In fact, the ‘worst case scenario’ that Walker paints is literally what PC games have been for most of their history: an expensive niche appealing to hobbyists that have traditionally made up a fraction of the market reached by other formats. And as such, relatively few big budget games have treated the PC as the lead format.
It’s only this year that PC game sales are predicted to draw level with console, something that nobody would have predicted a few years ago when the conventional wisdom was that the PC was in a death spiral, soon to be completely eclipsed by smart devices. If PC games in general can survive for decades as a minor player, VR probably doesn’t have to take over the world straight away either.
VR headsets are (and so ever will be) heavy and uncomfortable, we’re told. “People don’t want to put things on their heads” is tabled, as it often is, as a universal law that doesn’t need to be backed up with any evidence.
“People don’t want to be reachable by phone wherever they go.” “People don’t want to wear seatbelts.” “Games will never be able to usefully fill a CD-ROM.” “Nobody wants a smartphone without a physical keyboard.” (Thank you Steve Ballmer for that one.) “Run for fun? What the hell kind of fun is that?” All things that sounded reasonable until one day they weren’t true any more – pleas for preserving the status quo dressed up as insights. ‘Common sense’ of the saloon bar kind.
As someone who has worn something over my eyes every day for about twenty years now I’m sceptical of this surety. VR headsets are going to become extremely small and light, Real Soon Now, and the attendant cameras and sensors are going to improve rapidly as well. What they allow users to do is going to change from the current few scattered experiments.
The weirdest part of all of this is that Walker works from the assumption that launching a new platform hasn’t changed much since the 1990s – as if you have to capture the entire games market in one big push, bringing EA and Activision under your thrall, and delivering a discrete killer app (naturally developed at vast expense by a giant multinational corporation) as your marketing spearhead.
Games are now such a broad church that they can support many niches simultaneously. PC gaming alone contains several smaller scenes with little or no overlap, then there are mobile, console, handheld and MMO games. VR already has one ‘killer app’ in the form of Minecraft (or whatever takes its crown in the next few years), and conversions of existing racing, driving, space exploration and non-shooty first person games will give it a good couple of years’ runway before the vocabulary of more ambitious VR-native games starts to be codified. Sony have sold over 22m PS4s without an exclusive killer app – getting to the point where you have a large enough userbase to sustain a platform is not the billion dollar moonshot it used to be, as long as you offer something to someone.

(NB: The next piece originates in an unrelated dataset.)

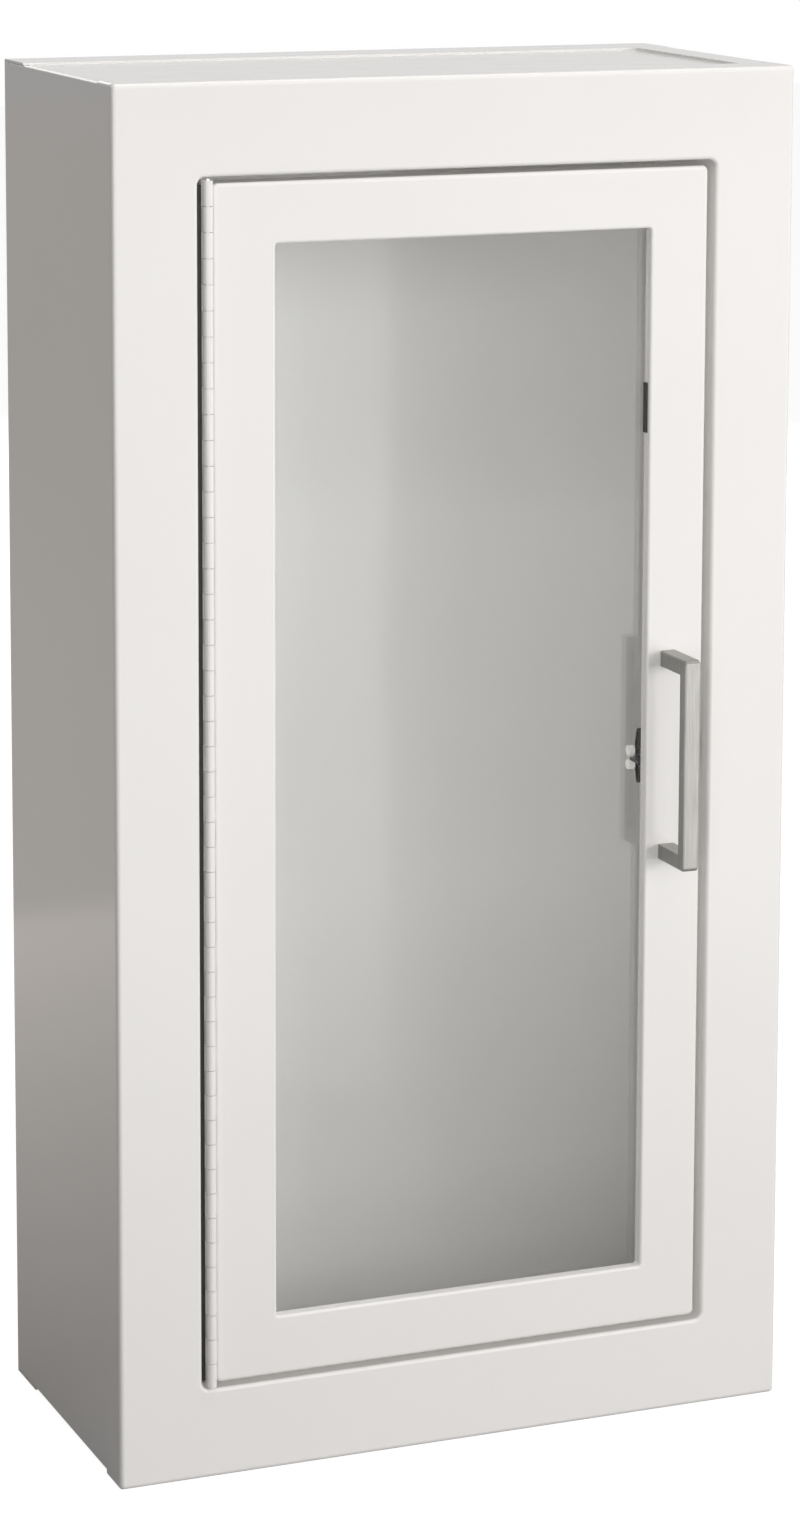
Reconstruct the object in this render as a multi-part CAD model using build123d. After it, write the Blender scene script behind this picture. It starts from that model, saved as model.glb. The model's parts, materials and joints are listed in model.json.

A “flop” to me means something like the Ouya (and the wider microconsole category), where the initial excitement was a mirage. I think the legitimate applications for VR are already being sniffed out, and short of all the major stakeholders independently flubbing their shots, I think the chance of VR becoming another vibrant pocket of the gaming ecosystem, and technologically another part of the furniture (by which I don’t mean a doorstop) are inevitable in the long run.
I don’t think I’ve done too much hand-waving to dismiss the legitimate technical issues with VR that exist today. I think there are other obstacles down the road, such as the potential for fragmentation, the lack of a single entity incentivising software development, or the market being flooded with cheap, low-quality, motion sickness inducing devices that sour public opinion.
I do think (as Walker suggests) that there’s a chance that publishers will hastily tack VR ‘modes’ to conventional PC games for a brief while before mostly stopping, but they’ll stop because we’re not just talking about stereoscopic 3D – games have to be designed specifically to take advantage of VR. But conversely, I don’t think the minimum budget for making interesting and commercially viable VR games is going to be in the $100m+ blockbuster range. I’d be very surprised if Ubisoft didn’t make a load of mid-budget VR native games just as they have for every novel bit of tech that’s come along since the Wii.
Walker seems to be railing against a conception of VR that hasn’t changed since the 1990s. In fact, lots of stuff of his I’ve read recently seems to gravitate towards that time as a golden age. I reckon someone slid the write protect tag on John Walker’s gaming opinions to read-only around 1998. See you in the metaverse gramps!